In this study, the effect of UFSFA as cement replacement with/without polypropylene fiber on the fresh and hardened characteristics of SCC mixtures were calculated. Depending on the results, the following conclusions can be obtained:

  • The workability, flowability and segregation resistance of SCC mixtures reduced by increasing replacement level of UFSFA specially with fiber utilization but within the specified limitations.

  • The slump flow diameter decreased by increasing replacement level of UFSFA specially with the longer fiber utilization in SCC mixtures and all the mixes were classified as SF1 class except the control mix which categorized as SF2.

  • The value of slump flow time increased with increasing UFSFA in the mixes specially with using polypropylene fiber.

  • The results of V-shape flow time increased with increasing UFSFA in SCC mixtures and all the mixes categorized as VF2 class except the control mix.

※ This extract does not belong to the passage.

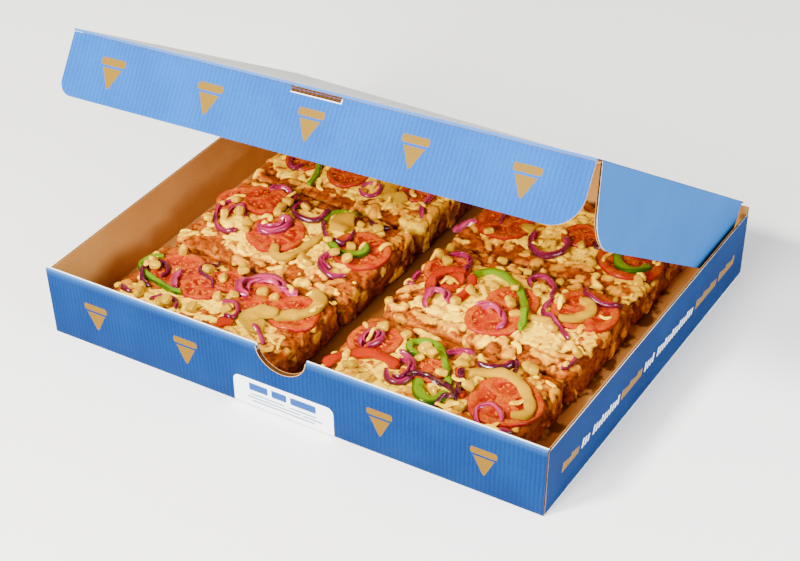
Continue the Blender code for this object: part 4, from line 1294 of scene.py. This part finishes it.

  • The results of H2/H1 height ratio decreased by increasing UFSFA in the mixtures specially with polypropylene fiber which using of the fiber led to record the results lower than the standard limitations.

  • Segregation resistance of SCC mixtures enhanced with increasing UFSFA in the mixes and the incorporation of fiber had a negative effect on segregation resistance but all the results were within the allowable limitations.

  • The increasing replacement level of UFSFA in the SCC mixtures led to decrease in the compressive strength but the addition of fiber to the mixes developed the compressive strength specially the shorter length.

  • The increasing quantity of UFSFA in the SCC mixtures led to reduce the flexural strength but the addition of fiber to the mixes developed the flexural strength specially the shorter length.

  • The dry density decreased by increasing UFSFA utilization in the SCC mixtures with/without fiber and the value of reduction increased with addition of fibers specially the longer length.

  • The water absorption ratio increased by increasing UFSFA utilization in the SCC mixtures with/without fiber and the value of increment increased with addition of fibers specially the longer length.

  • The results of UPV decreased by increasing UFSFA in the mixtures specially with polypropylene fiber specially the longer length but considered a good quality concrete depending on the obtained values for all the mixtures.

  • The utilizing of waste polypropylene as a fiber is successfully performed in SCC.

  • Successfully designed the SCC mixtures that can be used for structural purposes and recycling high amount of waste material and cleaning the environmental.